E perché i giovani sappiano è bene ricordare ciò che disse il comandante britannico della Special Force colonnello Hewitt in un rapporto segreto inviato al Quartier generale delle forze Alleate: “Il contributo dei partigiani alla vittoria degli Alleati in Italia è stato di grande rilievo e ha di gran lunga superato le previsioni più ottimistiche. Con la forza delle armi hanno contribuito a sconfiggere la resistenza militare e morale del nemico, numericamente molto superiore. Senza le vittorie dei partigiani non ci sarebbe stata una vittoria degli Alleati così totale, in tempi così brevi e così poco dispendiosa in termini di vite umane. Questa è la vera storia documentata, al di là di strumentalità e puerili invenzioni di parole all’ordine dei tempi”. Anche quest’anno andremo per la 72a volta a celebrare con l’entusiasmo che in tutti questi anni ci ha sostenuto, ma con l’amaro in bocca di chi constata come in tanti italiani (troppi), si sia perso il senso unitario del messaggio che la Resistenza nella guerra di liberazione seppe dare. Il senso di responsabilità, il senso dello Stato non hanno avuto il cammino di ascesa che ci aspettavamo; la Costituzione è stata bistrattata ed elusa dall’errato concetto che tutto il potere deve stare nelle mani di coloro che dispongono dei maggiori mezzi finanziari.
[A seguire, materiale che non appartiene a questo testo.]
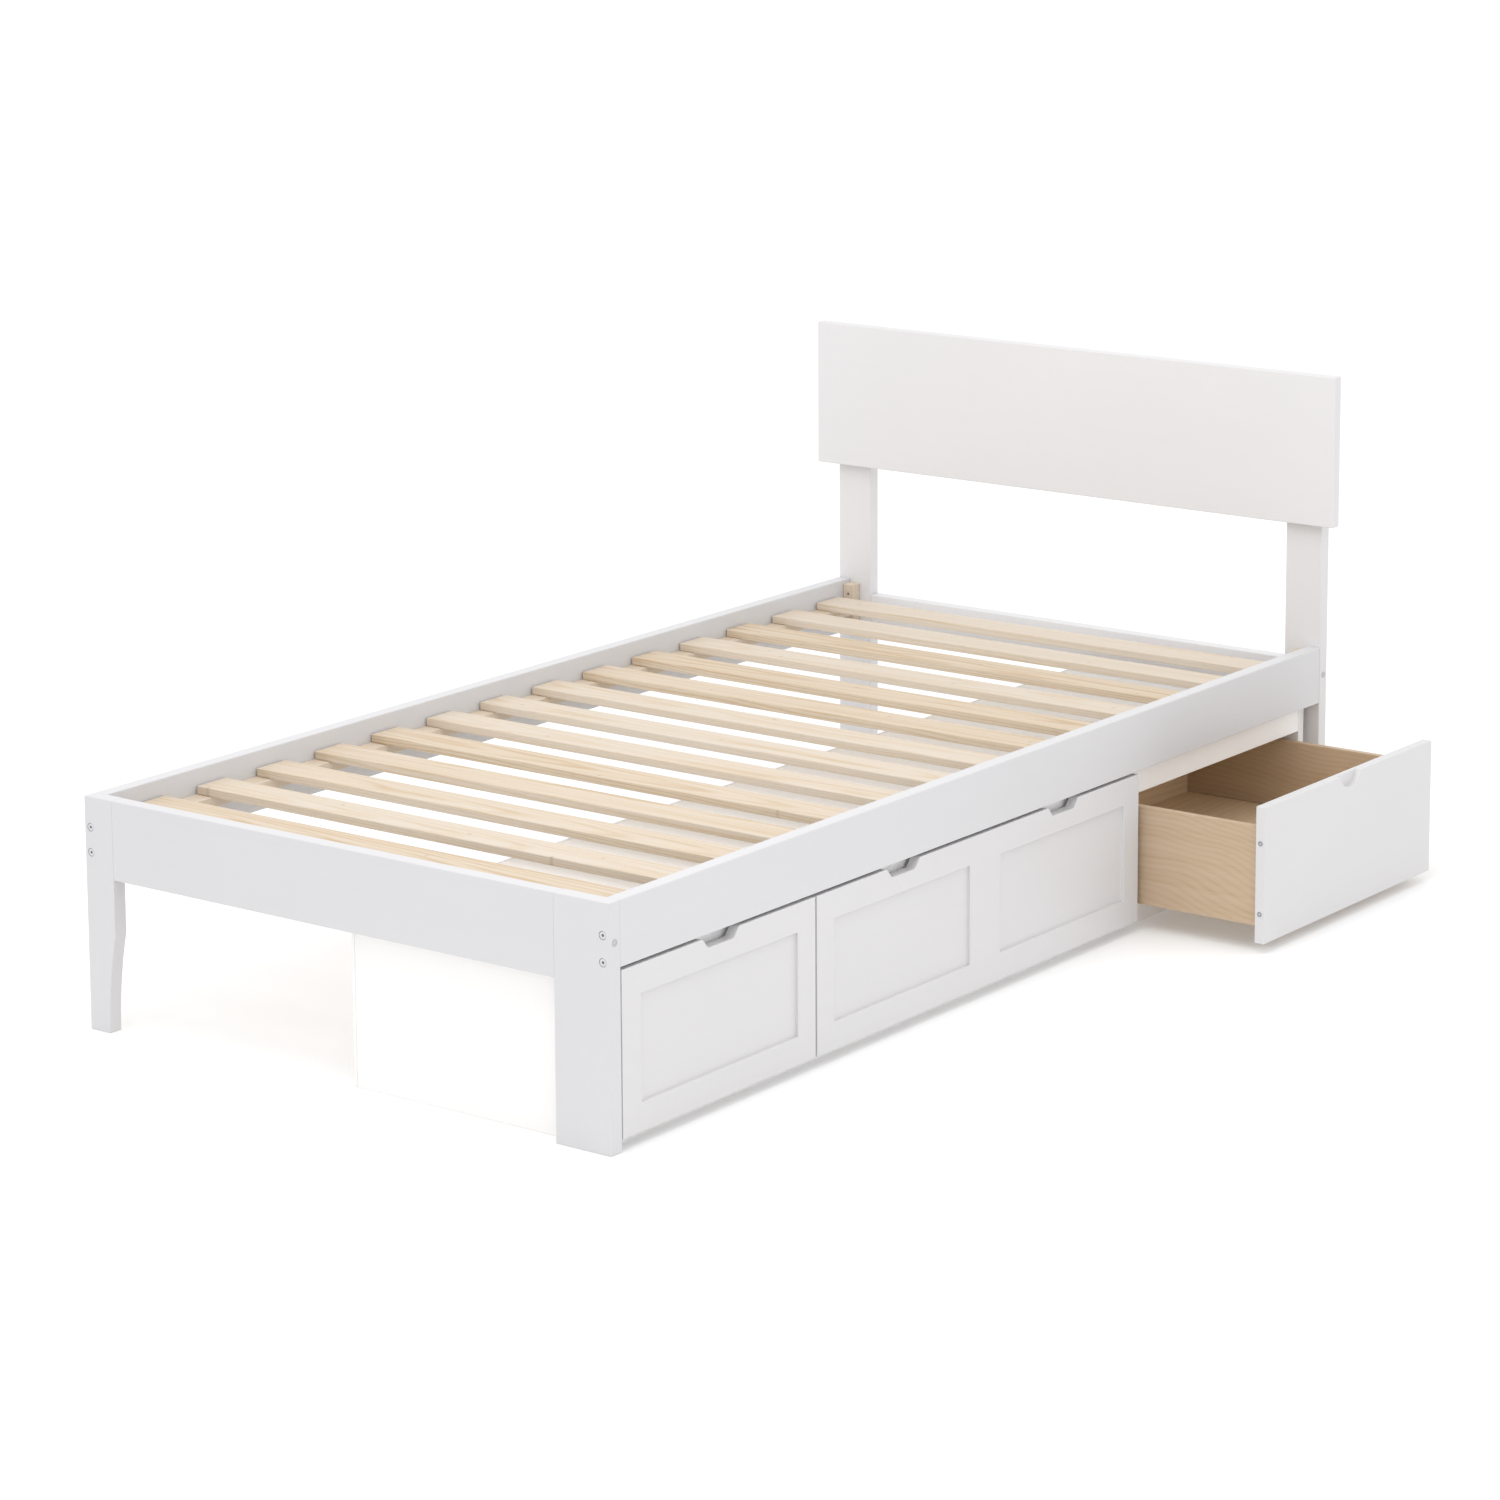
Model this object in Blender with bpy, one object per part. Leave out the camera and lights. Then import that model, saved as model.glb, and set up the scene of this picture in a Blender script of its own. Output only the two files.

Il messaggio che la Resistenza lasciò era chiaro ed esplicito: rispetto della Costituzione, nella sua attuazione e nel provvedere alla vita pubblica, dando spazio a politici e amministratori immuni dalla corruzione e dall’intrallazzo. Quindi una politica condizionata e subordinata ai 12 valori che la Costituzione esplicita. Non scordiamoci che gli ideali di libertà della guerra di liberazione stavano non solo nella conquista di una autentica dignità per il nostro Paese, ma soprattutto erano animati dalla volontà di costruire una società migliore e legare gli ideali di giustizia, eguaglianza e pace a quelli della ricostruzione del Paese.
Furono gli antifascisti, i combattenti del risorto esercito italiano, i deportati e internati nei lager, i partigiani, che pagandone duramente il prezzo del riscatto, consentirono di porre le basi di una Costituzione di cui quest’anno ricorre il 70° anniversario. Essa fu, come disse Calamandrei, la grande conquista della Resistenza, il programma politico dei partigiani, il volto nuovo di una Patria restituita alla libertà e alla dignità. I costituenti intesero riversare nella Costituzione quella coscienza sociale che si era ricreata durante la guerra di liberazione. Pertanto nell’impianto costituzionale è evidente il richiamo anche a un’equa distribuzione della ricchezza.
Tutto ciò avrebbe dovuto e dovrebbe meritare il massimo impegno per un rafforzamento degli strumenti atti a difendere quei principi e diritti. Quindi il richiamo a una politica di grande respiro che per fine ha lo sviluppo della democrazia.
Il raggiungimento di tale traguardo imporrebbe che ogni generazione desse il proprio contributo. Le generazioni della vecchia Resistenza questo contributo lo hanno dato gettando con grandi sacrifici le basi dello Stato repubblicano. Spetta ora alle generazioni della nuova Resistenza schierarsi per riaffermare e attuare quei principi che sono il fondamento di una moderna democrazia, retta da regole certe, che tuteli e garantisca le pari dignità sociali e civili.
Calamandrei ebbe a dire: “Questa Costituzione non va cambiata perché essa non è l’epilogo di una rivoluzione già fatta, ma è il preludio di una rivoluzione ancora da fare in senso democratico, giuridico e legalitario”.
Convinti di queste parole pensiamo si possa fare, davvero: basta saper entrare nello spirito e nella lettera della Costituzione e farla diventare forza e guida per il futuro della nazione.